Federal Reserve chairman Ben Bernanke said last week the central bank will do "all that it can" to sustain an expansion that's still restrained by weaker-than-anticipated consumer spending and "painfully slow" job growth. Other reports this week may show household purchases are stagnating and service industries, the biggest part of the economy, decelerated.

"We have a lot to worry about for the second half, as this recovery is losing steam," said Scott Brown, chief economist at Raymond James & Associates Inc. in St. Petersburg, Florida. "The job market will remain pretty lacklustre. There is no magic fix in terms of policy."

The jobs report, due from the Labor Department on September 3, will also show overall payrolls fell 100,000 this month, reflecting the dismissal of temporary workers hired by the government to conduct the census, according to the survey median. The unemployment rate probably rose from 9.5 percent.

The Tempe, Arizona-based ISM's factory gauge dropped in August to 52.8, the median estimate in the Bloomberg survey. The report is due on September 1 and figures greater than 50 signal expansion.

The projected figure would be the weakest since September 2009, indicating manufacturing, which spearheaded the recovery as customers rebuilt inventories and shipped more goods overseas, may be starting to pull back.

The supply management's group may report on September 3 that its services index, which covers almost 90 percent of the economy, declined to a six-month low of 53.2 in August from 54.3, according to the survey.

A report from the Commerce Department last week showed orders for non-defence capital goods excluding aircraft, a proxy for future business investment, slumped eight percent in July.

Intel Corp., the world's biggest chipmaker, last week cut its third-quarter revenue forecast.
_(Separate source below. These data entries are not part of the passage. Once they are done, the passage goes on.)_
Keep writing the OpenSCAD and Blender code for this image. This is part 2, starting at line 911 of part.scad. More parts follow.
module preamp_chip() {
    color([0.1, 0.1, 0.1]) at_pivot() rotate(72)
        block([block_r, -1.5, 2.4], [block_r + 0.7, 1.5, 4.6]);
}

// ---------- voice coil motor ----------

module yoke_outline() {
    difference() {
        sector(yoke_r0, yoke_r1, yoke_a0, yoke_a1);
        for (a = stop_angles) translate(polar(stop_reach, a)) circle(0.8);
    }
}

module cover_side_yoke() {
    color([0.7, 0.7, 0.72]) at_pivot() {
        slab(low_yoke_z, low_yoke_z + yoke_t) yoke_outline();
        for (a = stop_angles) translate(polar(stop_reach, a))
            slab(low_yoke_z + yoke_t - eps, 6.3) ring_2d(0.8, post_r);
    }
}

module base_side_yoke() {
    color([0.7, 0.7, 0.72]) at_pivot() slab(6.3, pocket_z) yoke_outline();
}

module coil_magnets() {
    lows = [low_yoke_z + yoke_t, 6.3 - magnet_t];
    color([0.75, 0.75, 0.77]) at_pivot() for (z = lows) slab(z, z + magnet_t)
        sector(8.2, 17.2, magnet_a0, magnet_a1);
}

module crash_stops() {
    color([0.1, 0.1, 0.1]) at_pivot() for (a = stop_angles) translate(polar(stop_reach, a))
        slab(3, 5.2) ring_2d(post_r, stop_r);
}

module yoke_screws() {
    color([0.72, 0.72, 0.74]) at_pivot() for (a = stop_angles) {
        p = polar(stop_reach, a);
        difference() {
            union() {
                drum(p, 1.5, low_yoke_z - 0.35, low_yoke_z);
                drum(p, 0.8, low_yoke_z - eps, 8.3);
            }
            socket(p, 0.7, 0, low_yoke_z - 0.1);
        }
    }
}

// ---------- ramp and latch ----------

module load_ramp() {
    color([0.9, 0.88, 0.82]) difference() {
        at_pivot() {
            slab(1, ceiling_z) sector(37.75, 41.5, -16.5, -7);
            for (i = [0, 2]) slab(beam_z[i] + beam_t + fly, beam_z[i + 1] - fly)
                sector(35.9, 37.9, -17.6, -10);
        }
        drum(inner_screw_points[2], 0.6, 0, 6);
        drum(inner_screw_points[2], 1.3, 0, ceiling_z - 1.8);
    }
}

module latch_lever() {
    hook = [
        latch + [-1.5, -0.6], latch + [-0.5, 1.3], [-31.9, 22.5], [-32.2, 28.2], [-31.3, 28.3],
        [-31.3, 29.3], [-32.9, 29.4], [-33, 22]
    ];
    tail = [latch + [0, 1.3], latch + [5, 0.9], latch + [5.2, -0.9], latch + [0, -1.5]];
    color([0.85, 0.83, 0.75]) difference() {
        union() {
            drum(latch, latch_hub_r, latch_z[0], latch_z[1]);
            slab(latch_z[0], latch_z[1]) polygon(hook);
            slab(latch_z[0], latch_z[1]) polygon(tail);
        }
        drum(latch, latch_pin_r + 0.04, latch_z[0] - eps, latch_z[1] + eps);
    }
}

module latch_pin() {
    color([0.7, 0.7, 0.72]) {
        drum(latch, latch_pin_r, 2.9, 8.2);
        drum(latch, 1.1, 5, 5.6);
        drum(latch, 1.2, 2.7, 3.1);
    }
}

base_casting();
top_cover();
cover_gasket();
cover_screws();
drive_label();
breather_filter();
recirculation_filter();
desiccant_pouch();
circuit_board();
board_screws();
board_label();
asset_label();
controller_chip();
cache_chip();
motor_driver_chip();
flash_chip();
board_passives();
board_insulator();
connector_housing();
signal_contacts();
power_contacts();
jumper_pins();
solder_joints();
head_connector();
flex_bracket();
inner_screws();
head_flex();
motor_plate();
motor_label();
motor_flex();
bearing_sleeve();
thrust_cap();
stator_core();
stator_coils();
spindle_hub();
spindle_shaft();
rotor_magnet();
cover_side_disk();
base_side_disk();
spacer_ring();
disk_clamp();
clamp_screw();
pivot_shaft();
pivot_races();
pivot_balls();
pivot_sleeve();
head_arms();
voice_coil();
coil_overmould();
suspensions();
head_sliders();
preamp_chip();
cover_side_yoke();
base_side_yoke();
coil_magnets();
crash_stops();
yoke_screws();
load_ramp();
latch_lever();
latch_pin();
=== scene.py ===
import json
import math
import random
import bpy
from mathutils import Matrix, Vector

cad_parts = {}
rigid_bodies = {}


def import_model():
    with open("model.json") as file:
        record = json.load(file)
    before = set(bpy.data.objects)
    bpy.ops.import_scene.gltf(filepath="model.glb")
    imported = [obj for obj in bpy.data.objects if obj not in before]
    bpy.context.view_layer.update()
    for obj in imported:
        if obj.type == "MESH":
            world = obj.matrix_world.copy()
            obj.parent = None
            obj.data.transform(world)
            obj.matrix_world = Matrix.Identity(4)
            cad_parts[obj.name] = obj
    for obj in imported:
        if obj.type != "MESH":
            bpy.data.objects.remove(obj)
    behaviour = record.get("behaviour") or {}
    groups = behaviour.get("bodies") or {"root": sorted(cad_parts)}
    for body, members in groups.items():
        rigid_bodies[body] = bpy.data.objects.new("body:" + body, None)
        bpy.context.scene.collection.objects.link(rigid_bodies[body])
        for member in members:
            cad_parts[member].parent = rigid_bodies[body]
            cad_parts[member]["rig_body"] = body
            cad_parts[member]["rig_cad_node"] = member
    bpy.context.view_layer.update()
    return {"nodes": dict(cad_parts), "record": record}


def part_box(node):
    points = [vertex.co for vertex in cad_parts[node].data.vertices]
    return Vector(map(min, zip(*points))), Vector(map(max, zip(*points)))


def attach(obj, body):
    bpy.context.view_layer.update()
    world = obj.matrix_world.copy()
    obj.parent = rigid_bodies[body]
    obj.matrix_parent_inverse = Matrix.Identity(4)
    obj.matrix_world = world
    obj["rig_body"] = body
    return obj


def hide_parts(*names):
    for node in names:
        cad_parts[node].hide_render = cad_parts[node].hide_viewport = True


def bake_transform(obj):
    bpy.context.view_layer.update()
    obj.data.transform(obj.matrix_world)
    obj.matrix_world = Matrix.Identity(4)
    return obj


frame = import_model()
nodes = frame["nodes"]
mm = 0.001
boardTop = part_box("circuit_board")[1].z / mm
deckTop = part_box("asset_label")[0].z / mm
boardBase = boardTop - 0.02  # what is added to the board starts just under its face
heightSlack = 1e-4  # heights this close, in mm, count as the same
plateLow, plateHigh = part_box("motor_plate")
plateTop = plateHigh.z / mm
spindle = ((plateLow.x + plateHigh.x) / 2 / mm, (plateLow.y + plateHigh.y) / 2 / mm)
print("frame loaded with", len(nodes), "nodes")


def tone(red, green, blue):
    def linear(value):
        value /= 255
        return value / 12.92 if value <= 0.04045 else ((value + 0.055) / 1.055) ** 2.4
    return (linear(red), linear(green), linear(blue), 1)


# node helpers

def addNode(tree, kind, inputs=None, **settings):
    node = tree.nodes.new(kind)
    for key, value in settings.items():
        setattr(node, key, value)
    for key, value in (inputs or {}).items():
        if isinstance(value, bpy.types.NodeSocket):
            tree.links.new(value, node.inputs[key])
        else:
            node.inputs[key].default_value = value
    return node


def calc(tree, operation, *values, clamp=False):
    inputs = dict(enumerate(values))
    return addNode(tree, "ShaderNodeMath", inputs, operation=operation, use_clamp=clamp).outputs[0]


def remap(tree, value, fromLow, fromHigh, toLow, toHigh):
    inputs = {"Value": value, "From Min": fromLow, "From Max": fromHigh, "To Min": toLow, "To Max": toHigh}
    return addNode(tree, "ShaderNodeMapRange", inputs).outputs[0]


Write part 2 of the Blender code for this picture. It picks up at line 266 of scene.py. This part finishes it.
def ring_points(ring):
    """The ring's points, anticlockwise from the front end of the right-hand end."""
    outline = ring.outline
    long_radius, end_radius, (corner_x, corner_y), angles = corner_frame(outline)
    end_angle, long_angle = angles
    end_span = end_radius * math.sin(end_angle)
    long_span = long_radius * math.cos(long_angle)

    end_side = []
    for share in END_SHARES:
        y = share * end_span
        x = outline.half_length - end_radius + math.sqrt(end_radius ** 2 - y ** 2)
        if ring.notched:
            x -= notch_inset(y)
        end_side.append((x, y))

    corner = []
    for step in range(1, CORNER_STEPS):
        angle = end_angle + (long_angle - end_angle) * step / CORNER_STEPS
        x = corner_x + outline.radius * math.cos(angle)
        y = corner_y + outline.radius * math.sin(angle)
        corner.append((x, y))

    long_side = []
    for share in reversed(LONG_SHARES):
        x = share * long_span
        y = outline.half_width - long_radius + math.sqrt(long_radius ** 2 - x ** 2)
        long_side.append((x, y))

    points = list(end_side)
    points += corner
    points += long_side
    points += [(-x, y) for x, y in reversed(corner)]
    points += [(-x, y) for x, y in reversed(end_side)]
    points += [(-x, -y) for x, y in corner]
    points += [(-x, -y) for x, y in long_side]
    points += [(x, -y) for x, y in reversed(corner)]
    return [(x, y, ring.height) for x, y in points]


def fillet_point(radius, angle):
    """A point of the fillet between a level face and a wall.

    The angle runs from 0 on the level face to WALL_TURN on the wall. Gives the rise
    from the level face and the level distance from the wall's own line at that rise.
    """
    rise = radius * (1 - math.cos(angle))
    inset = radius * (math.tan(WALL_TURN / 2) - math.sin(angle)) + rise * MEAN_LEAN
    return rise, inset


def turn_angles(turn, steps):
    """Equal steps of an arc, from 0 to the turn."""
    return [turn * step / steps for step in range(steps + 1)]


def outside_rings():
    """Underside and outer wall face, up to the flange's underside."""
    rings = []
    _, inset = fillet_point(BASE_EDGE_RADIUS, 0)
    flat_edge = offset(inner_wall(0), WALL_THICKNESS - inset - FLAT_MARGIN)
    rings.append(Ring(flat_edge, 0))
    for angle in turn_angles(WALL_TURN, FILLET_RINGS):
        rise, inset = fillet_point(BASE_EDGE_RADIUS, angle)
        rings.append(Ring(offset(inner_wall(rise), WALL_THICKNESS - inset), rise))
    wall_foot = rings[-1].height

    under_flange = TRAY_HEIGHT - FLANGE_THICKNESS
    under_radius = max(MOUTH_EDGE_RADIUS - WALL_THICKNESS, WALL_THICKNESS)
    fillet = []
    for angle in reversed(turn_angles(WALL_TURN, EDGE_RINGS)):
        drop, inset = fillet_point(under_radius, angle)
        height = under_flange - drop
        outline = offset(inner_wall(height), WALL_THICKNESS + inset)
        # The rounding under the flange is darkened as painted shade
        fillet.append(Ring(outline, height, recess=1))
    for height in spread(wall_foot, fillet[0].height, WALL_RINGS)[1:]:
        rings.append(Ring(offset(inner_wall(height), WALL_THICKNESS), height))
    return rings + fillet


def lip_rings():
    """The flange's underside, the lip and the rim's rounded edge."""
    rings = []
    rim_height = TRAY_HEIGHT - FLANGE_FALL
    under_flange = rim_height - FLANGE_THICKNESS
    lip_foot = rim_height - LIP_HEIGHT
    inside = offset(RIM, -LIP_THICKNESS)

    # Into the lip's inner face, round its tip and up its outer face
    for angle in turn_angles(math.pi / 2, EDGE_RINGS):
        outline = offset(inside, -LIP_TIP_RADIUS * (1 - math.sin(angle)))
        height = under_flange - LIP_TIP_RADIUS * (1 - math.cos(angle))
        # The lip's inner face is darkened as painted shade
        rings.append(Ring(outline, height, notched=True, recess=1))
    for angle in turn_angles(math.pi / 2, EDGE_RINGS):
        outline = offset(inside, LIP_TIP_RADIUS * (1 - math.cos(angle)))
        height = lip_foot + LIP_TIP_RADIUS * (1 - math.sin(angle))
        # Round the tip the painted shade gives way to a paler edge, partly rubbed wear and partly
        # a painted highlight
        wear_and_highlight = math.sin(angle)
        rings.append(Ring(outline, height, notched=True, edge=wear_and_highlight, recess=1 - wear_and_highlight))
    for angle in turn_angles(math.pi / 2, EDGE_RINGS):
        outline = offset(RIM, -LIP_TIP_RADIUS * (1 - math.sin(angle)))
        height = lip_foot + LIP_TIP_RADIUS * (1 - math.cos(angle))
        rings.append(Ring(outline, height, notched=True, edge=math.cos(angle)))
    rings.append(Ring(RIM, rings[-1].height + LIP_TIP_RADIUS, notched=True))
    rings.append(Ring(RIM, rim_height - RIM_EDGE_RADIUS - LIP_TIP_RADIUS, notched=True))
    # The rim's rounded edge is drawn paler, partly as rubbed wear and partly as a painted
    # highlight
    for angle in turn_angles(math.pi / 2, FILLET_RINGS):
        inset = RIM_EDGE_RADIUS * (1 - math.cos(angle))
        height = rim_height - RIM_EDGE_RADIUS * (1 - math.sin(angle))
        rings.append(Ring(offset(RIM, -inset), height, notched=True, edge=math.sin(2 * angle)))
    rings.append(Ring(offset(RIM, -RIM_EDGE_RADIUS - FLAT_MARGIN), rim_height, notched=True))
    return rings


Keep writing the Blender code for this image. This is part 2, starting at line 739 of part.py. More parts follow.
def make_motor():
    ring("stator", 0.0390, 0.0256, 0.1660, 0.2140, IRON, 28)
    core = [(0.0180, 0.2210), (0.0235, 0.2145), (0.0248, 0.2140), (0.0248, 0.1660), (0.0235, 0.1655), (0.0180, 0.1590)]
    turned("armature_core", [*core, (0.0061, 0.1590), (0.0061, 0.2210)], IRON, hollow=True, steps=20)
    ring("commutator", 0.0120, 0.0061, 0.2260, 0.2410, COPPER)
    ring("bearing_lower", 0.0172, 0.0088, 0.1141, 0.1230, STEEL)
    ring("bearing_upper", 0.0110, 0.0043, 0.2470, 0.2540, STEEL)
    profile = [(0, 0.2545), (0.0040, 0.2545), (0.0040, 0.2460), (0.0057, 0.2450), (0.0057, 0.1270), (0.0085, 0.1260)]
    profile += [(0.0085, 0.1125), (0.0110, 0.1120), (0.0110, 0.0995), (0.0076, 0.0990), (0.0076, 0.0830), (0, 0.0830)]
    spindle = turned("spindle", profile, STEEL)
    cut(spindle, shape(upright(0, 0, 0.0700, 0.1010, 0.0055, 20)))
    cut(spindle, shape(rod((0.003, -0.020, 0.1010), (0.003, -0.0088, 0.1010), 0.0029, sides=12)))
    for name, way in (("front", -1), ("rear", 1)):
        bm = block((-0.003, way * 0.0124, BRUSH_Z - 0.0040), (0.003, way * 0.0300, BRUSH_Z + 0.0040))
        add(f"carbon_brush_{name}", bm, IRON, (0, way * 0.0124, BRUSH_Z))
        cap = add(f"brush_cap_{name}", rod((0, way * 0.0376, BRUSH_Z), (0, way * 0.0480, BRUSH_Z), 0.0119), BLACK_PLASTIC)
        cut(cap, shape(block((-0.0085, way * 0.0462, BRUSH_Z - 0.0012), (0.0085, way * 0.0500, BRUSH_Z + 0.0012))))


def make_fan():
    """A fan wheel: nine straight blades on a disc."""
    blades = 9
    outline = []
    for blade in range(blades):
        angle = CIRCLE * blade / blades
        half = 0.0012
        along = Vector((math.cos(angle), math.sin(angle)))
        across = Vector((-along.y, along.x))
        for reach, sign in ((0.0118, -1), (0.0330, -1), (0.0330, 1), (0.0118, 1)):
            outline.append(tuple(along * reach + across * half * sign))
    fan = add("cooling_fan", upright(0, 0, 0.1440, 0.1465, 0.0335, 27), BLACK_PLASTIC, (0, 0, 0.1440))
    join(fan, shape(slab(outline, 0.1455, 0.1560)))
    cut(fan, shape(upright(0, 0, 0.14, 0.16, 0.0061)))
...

Sales are getting hurt by "weaker than expected demand for consumer PCs in mature markets," Santa Clara, California-based Intel said in a statement, referring to personal computers.

"The painfully slow recovery in the labour market has restrained growth in labour income, raised uncertainty about job security and prospects, and damped confidence," Bernanke said at the Kansas City Fed's annual monetary symposium in Jackson Hole, Wyoming, on Friday.

The Fed "is prepared to provide additional monetary accommodation through unconventional measures if it proves necessary, especially if the outlook were to deteriorate significantly", Bernanke said.

Stocks rallied and Treasuries retreated after Bernanke pledged to safeguard the economy.

The Fed tomorrow will release the minutes of its last meeting, during which policy makers retained their commitment to keep the benchmark interest rate close to zero for an "extended period" and decided to maintain their holdings of securities to stop money from draining out of the financial system.

Cooling growth and a sluggish labour market may also feed voter discontent heading into the November elections that will determine which party controls Congress.

Polls show the public is increasingly sceptical of President Barack Obama's performance. Public approval for the president's handling of the economy was at 41 percent in an August 11-16 Associated Press-GfK survey, an all-time low and down from 50 percent last July.

Households are trying to pay off debt and limit purchases after the US lost more than eight million jobs since the recession began in December 2007. Consumer spending rose in July as auto sales rebounded from the lowest level in four months, a report tomorrow is projected to show.